/---
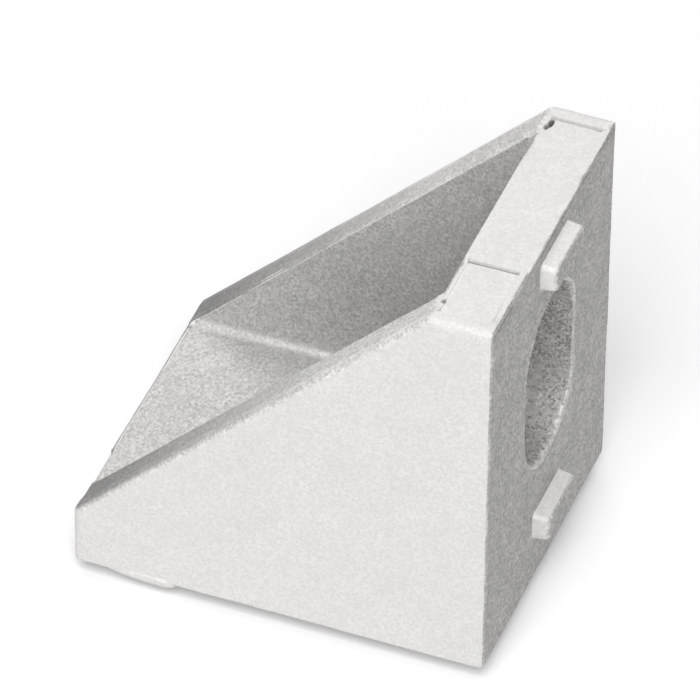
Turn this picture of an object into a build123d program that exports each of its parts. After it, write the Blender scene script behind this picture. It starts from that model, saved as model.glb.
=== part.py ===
"""Die-cast aluminium corner bracket for slotted framing profile.

Two flanges meet at a right angle and a triangular gusset closes each side, so the
bracket is a pocket that is open on its sloping side. Each flange has one flared
slot for a bolt and two locating nubs that drop into the groove of the profile.

Frame: X runs across the width, with the middle at 0. The outer corner line of the
two flanges is the X axis. The foot flange lies along +Y with its mounting face on
Z = 0, and the wall flange stands along +Z with its mounting face on Y = 0.
"""

import os
from math import atan, degrees, sqrt

from build123d import *

os.makedirs("parts", exist_ok=True)

# Driving dimensions, in millimetres and degrees.
leg = 35.0  # outer corner to the free end of either flange
width = 28.0  # across the outsides of both gussets

end_thickness = 5.3  # flange at its free end, and the blunt tip of each gusset
corner_thickness = 7.6  # flange where it meets the other flange
rim_wall = 3.3  # gusset at the open side of the pocket
root_wall = 5.0  # gusset at the bottom of the pocket

corner_radius = 0.5  # outer corner line, between the mounting faces
end_radius = 0.35  # mounting face to end face
tip_radius = 1.1  # end face to sloping side
edge_radius = 0.35  # around the outside of each gusset
pocket_radius = 0.8  # inside corners of the pocket
rim_radius = 0.35  # mouth of the pocket

slot_width = 8.8  # clears an 8 mm bolt
slot_length = 14.2  # end to end
slot_centre = 19.8  # outer corner to the middle of the slot
slot_land = 1.8  # straight part of the slot, next to the pocket
slot_flare = 1.1  # how much wider each side of the slot is at the mounting face
slot_lip_radius = 0.3  # rounding where the flare meets the mounting face

nub_length = 6.4  # across the width, drops into an 8 mm groove
nub_width = 2.6  # along the flange
nub_height = 1.35  # out of the mounting face
nub_draft = 8.0  # slope of the nub's sides
nub_corner_radius = 0.5  # upright corners of a nub
nub_radius = 0.3  # top edge of a nub
end_nub_inset = 2.9  # free end to the middle of the outer nub
corner_nub_inset = 6.1  # outer corner to the middle of the inner nub

# Steps that the die parts leave on each end face.
pad_depth = 0.18  # step between the gusset rims and the middle pad
pad_rim = 1.5  # rim left beside the pad, on the +X gusset
insert_edge = 8.1  # -X side to the line where the deeper step starts
insert_depth = 0.4  # deeper step
insert_rim = 1.2  # rim left beside the deeper step, on the -X gusset
insert_lip = 0.6  # rim left beside the deeper step, at the mounting face
insert_back_lip = 0.4  # rim left beside the deeper step, at the pocket
seam_width = 0.25  # narrow groove at each end of the pad
seam_depth = 0.6  # end face to the bottom of the groove

cutter_overrun = 2.0  # how far a cutter runs past the face that it opens

# The flanges thicken evenly from their free ends to the corner.
flange_slope = (corner_thickness - end_thickness) / (leg - corner_thickness)
slot_thickness = end_thickness + flange_slope * (leg - slot_centre)
flare_depth = slot_thickness - slot_land
flare_angle = degrees(atan(slot_flare / flare_depth))

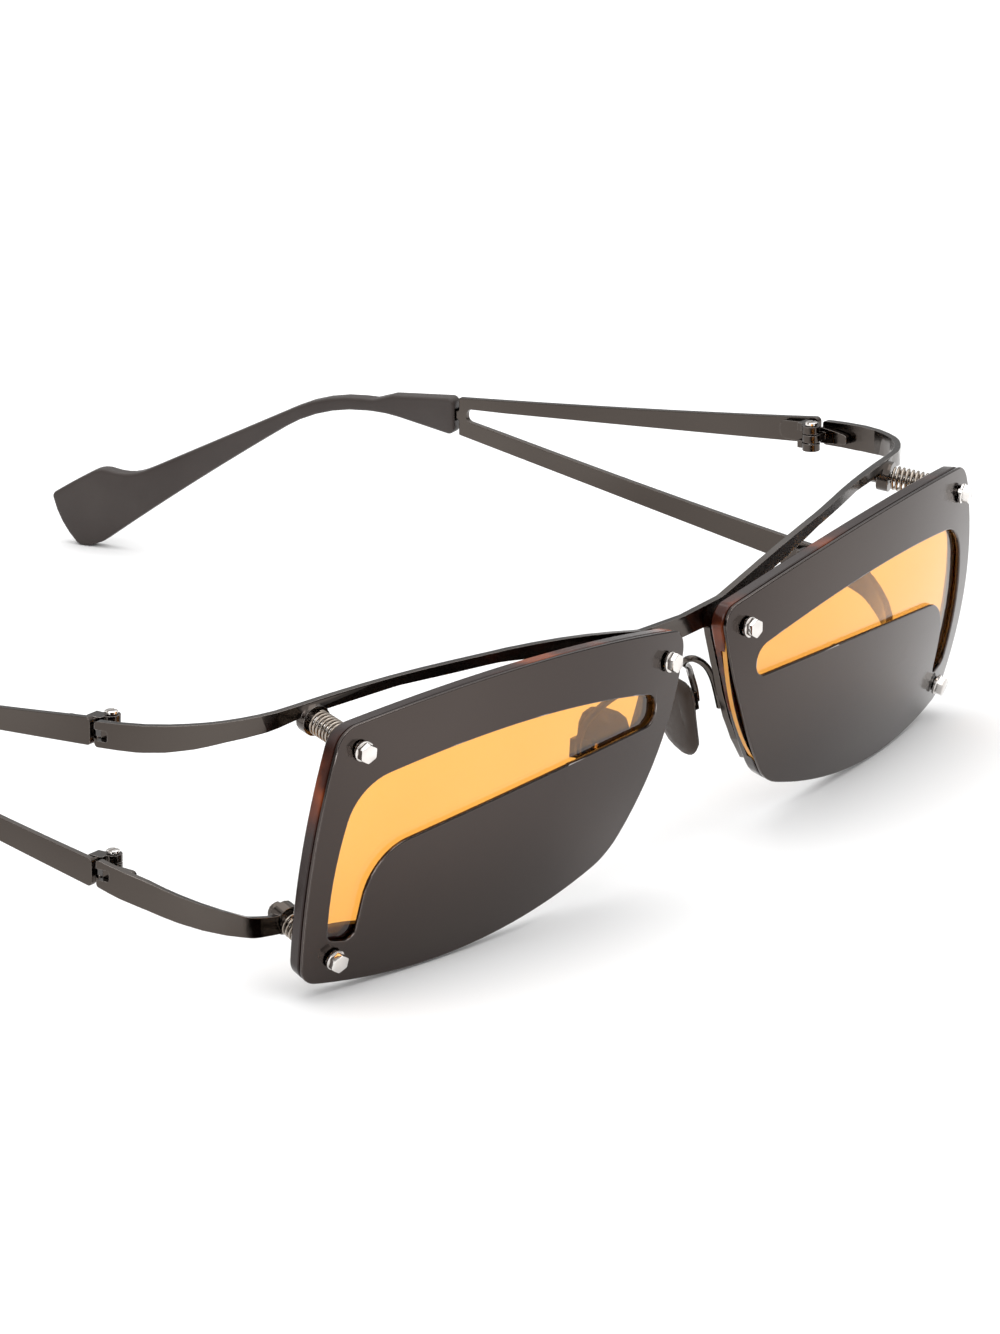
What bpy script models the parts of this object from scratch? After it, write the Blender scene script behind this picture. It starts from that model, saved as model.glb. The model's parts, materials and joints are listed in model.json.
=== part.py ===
"""Metal-framed wrap sunglasses with bolted, spring-backed lens stacks.

The front is a bent strip of metal (bridge, brow bar, upper end pieces and nose rims). Each side carries a stack of
three curved sheets: a metal plate with a slit window, a tinted lens and an acetate rim. Three bolts hold each stack;
the two outer ones pass through coil springs. The forked temples turn on two coaxial hinges a side.

Lengths in this file are millimetres, turned into metres where the meshes are made. X is across the face (+X is the
wearer's left), Y runs back along the temples, Z is up.
"""

import math

import bmesh
import bpy
from mathutils import Matrix, Vector

MM = 0.001

for item in list(bpy.data.objects):
    bpy.data.objects.remove(item, do_unlink=True)

# The sizes below are measured from a datum on the symmetry plane; this moves the datum so that the object's box is
# centred in X and Y and stands on Z = 0.
DATUM_Y = -71.25
DATUM_Z = 1.6

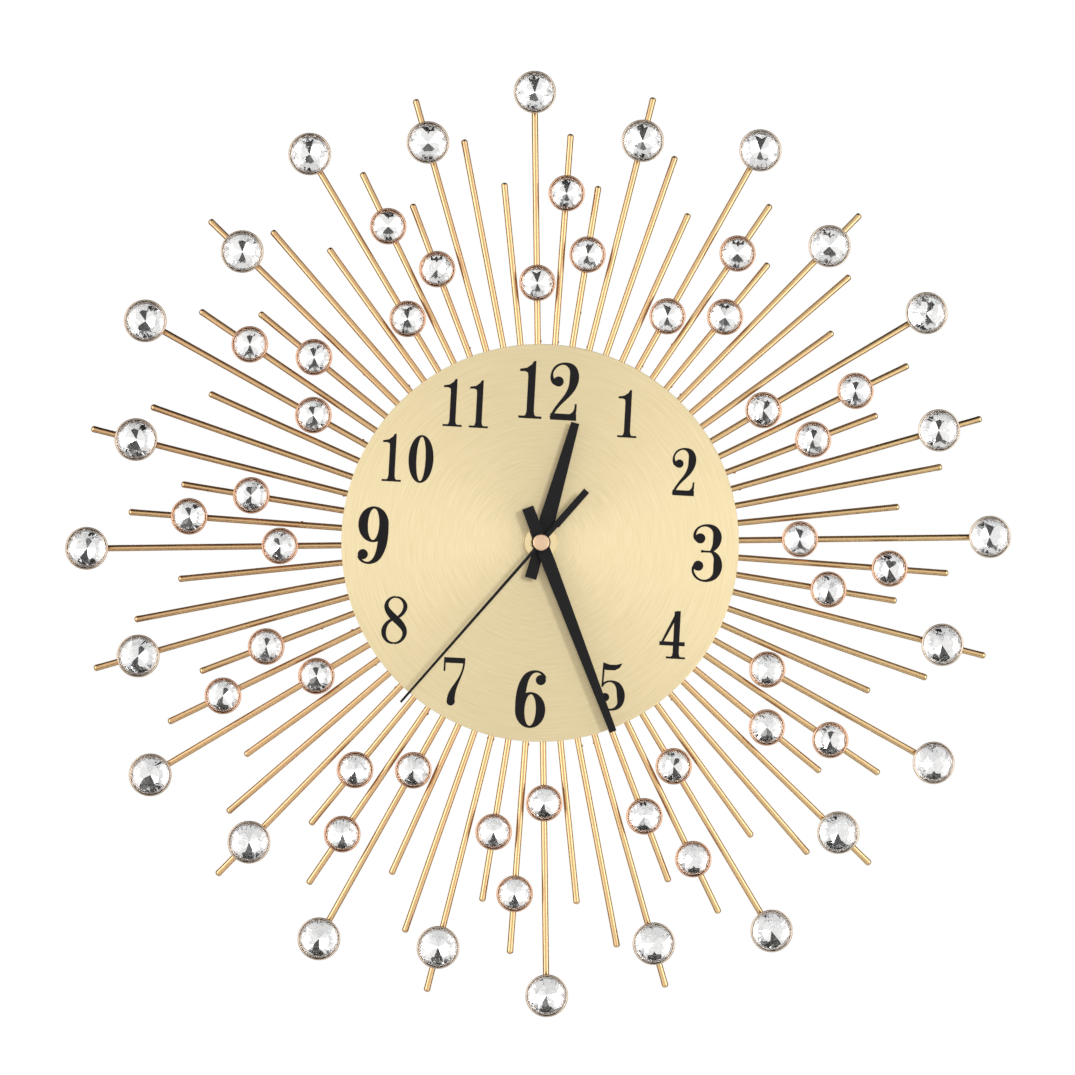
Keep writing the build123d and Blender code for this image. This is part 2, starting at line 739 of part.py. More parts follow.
\---
Repeat exactly the lines from the line containing "What bpy script" through the last line of the records above, including both, and nothing else.

**Solution for this task:**
What bpy script models the parts of this object from scratch? After it, write the Blender scene script behind this picture. It starts from that model, saved as model.glb. The model's parts, materials and joints are listed in model.json.
=== part.py ===
"""Metal-framed wrap sunglasses with bolted, spring-backed lens stacks.

The front is a bent strip of metal (bridge, brow bar, upper end pieces and nose rims). Each side carries a stack of
three curved sheets: a metal plate with a slit window, a tinted lens and an acetate rim. Three bolts hold each stack;
the two outer ones pass through coil springs. The forked temples turn on two coaxial hinges a side.

Lengths in this file are millimetres, turned into metres where the meshes are made. X is across the face (+X is the
wearer's left), Y runs back along the temples, Z is up.
"""

import math

import bmesh
import bpy
from mathutils import Matrix, Vector

MM = 0.001

for item in list(bpy.data.objects):
    bpy.data.objects.remove(item, do_unlink=True)

# The sizes below are measured from a datum on the symmetry plane; this moves the datum so that the object's box is
# centred in X and Y and stands on Z = 0.
DATUM_Y = -71.25
DATUM_Z = 1.6

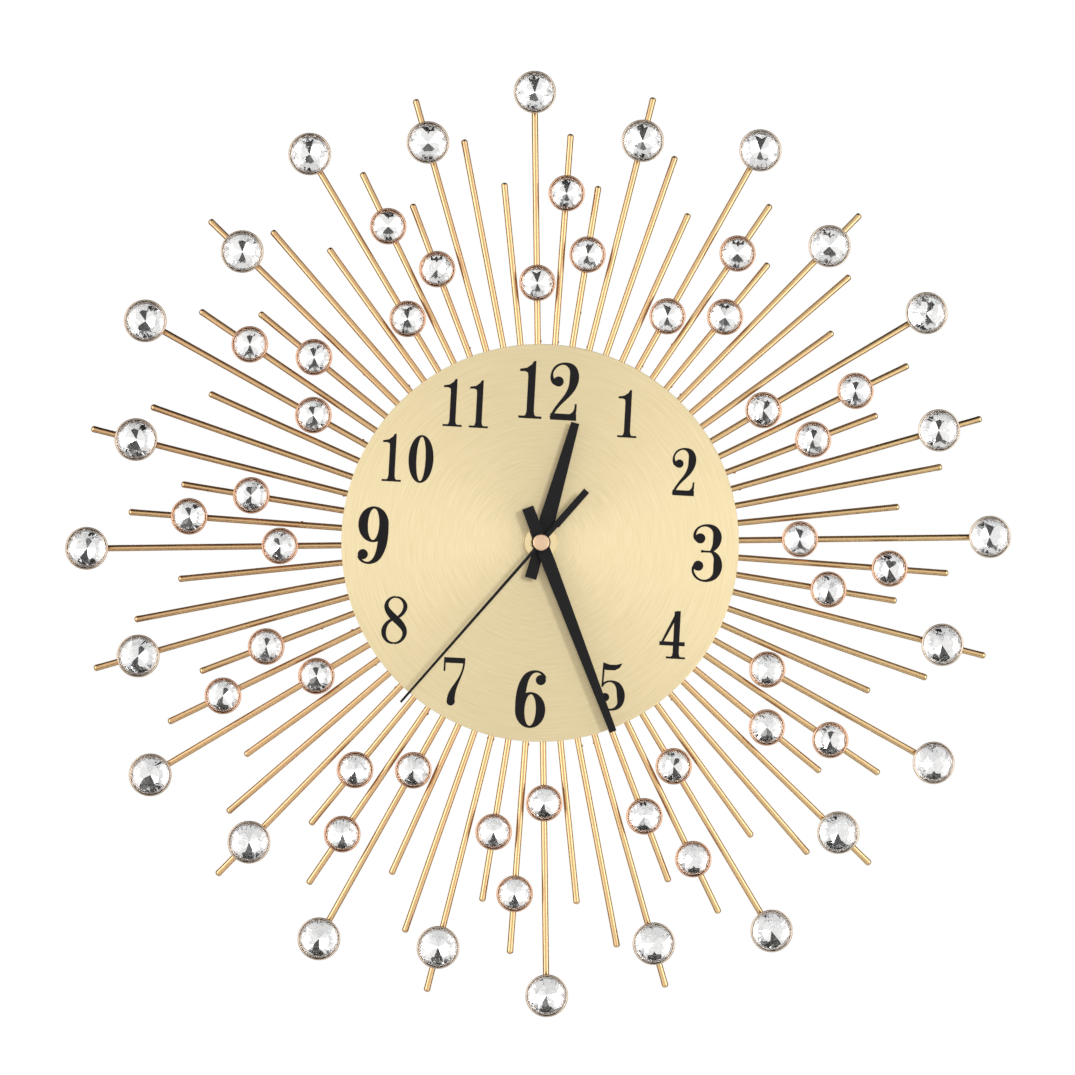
Keep writing the build123d and Blender code for this image. This is part 2, starting at line 739 of part.py. More parts follow.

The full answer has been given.